Bisnis.com, JAKARTA - Gabungan Koperasi Produsen Tempe Tahu Indonesia (Gakoptindo) menolak ajakan aksi mogok kerja nasional dari puluhan pimpinan konfederasi serikat pekerja. Aksi yang dijadwalkan pada 6-8 Oktober 2020 itu sebagai bentuk penolakan terhadap pengesahan RUU Cipta Kerja.
Seperti diketahui, Rancangan Undang-undang (RUU) Cipta Kerja dijadwalkan disidangkan dan disahkan dewan legislatif pada 8 Oktober 2020.
"Kalau buruh itu mintanya terlalu tinggi, lebih-lebih usaha lagi susah sekarang, akhirnya perusahaannya bangkrut. Tapi, memang perlu ada perbaikan [dalam RUU tersebut]," ujar Ketua Umum Gakoptindo Aip Syarifudin kepada Bisnis, Jumat (2/10/2020).
Aip memberikan contoh beberapa hal yang perlu diperbaiki dalam RUU tersebut seperti kepastian kepastian berusaha, kepastian bekerja, kepastian dana pensiun, dan kepastian jaminan kesehatan. Namun, Aip menilai RUU tersebut dibutuhkan agar investasi asing tidak lari ke negeri jiran.

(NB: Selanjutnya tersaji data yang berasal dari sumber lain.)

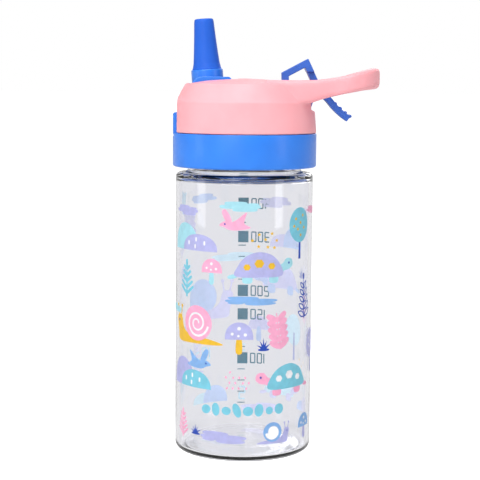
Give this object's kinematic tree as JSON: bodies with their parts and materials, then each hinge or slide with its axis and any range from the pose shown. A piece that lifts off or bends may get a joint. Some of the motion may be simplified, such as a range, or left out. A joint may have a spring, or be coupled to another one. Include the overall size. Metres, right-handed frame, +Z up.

Di sisi lain, karakteristik pabrikan tempe-tahu membuat tenaga kerja tidak bisa berhenti bekerja dari sisi proses produksi maupun arus kas. Pasalnya, 99 persen pabrikan tempe-tahu masih berskala industri kecil dan menengah (IKM) dan dikelola oleh keluarga.
Aip mendata saat ini ada 5 juta tenaga kerja industri tempe tahu yang terbagi dalam 160.000 IKM tempe tahu. Adapun, satu pabrikan terdiri dari 2-15 tenaga kerja yang notabene satu keluarga.
Baca Juga
Sementara itu, satu pabrik hanya memiliki kapasitas produksi senilai Rp500.000 dengan laba sekitar Rp50.000-Rp100.000 per hari. Dengan kata lain, keuntungan hasil produksi sebuah pabrikan ditujukan untuk kebutuhan hidup tenaga kerjanya pada hari yang sama.
"Kalau kami tidak produksi satu hari, besok makan apa? Kulturnya beda [industri] tempe-tahu itu," ujar Aip.
Sebelumnya, Ketua Umum Asosiasi Pengusaha Indonesia (Apindo) Hariyadi Sukamdani mengatakan bahwa organisasi cukup menyesalkan adanya beberapa pihak dari serikat pekerja yang melakukan mogok nasional.
“Kalau berbicara soal mogok nasional, ya susah [kami berkomentar]. Sejak mulai dari perundingan ada pihak yang tidak mau ikut, dan sudah walk out, bahkan belum membicarakan substansi saja sudah walk out. Ini ya sulit untuk saling mengerti nantinya,” ujarnya.
Dia menjelaskan bahwa di UU No. 13/2003 tentang Ketenagakerjaan mengatur tentang mogok kerja yang diartikan sebagai tindakan pekerja yang direncanakan dan dilaksanakan secara bersama-sama atau oleh serikat pekerja untuk menghentikan atau memperlambat pekerjaan.
Selanjutnya, dalam pasal 137 juga disebutkan bahwa mogok kerja sebagai hak dasar pekerja dan serikat pekerja yang dilakukan secara sah, tertib dan damai sebagai akibat dari gagalnya perundingan.
Dia mengatakan bahwa sebagai salah satu pelaksanaan dari UU No. 13/2003 tentang Ketenagakerjaan, juga telah diterbitkan Kepmenakertrans no. 232/2003 tentang Akibat Hukum Mogok Kerja yang Tidak Sah. Pada Pasal 3 beleid tersebut menegaskan pula bahwa mogok kerja yang dilakukan bukan akibat gagalnya perundingan, maka mogok kerja tersebut tidak sah.
Dia menjelaskan bahwa dalam pasal 4 disebutkan gagalnya perundingan sebagaimana dimaksud dalam Pasal 3 huruf (a) adalah tidak tercapainya kesepakatan penyelesaian perselisihan hubungan industrial.
Hubungan industrial yang dimaksudkan dapat disebabkan karena pengusaha tidak mau melakukan perundingan walaupun serikat pekerja atau pekerja telah meminta secara tertulis kepada pengusaha dua kali dalam tenggang waktu 14 hari kerja atau perundingan-perundingan yang dilakukan mengalami jalan buntu yang dinyatakan oleh para pihak dalam risalah perundingan.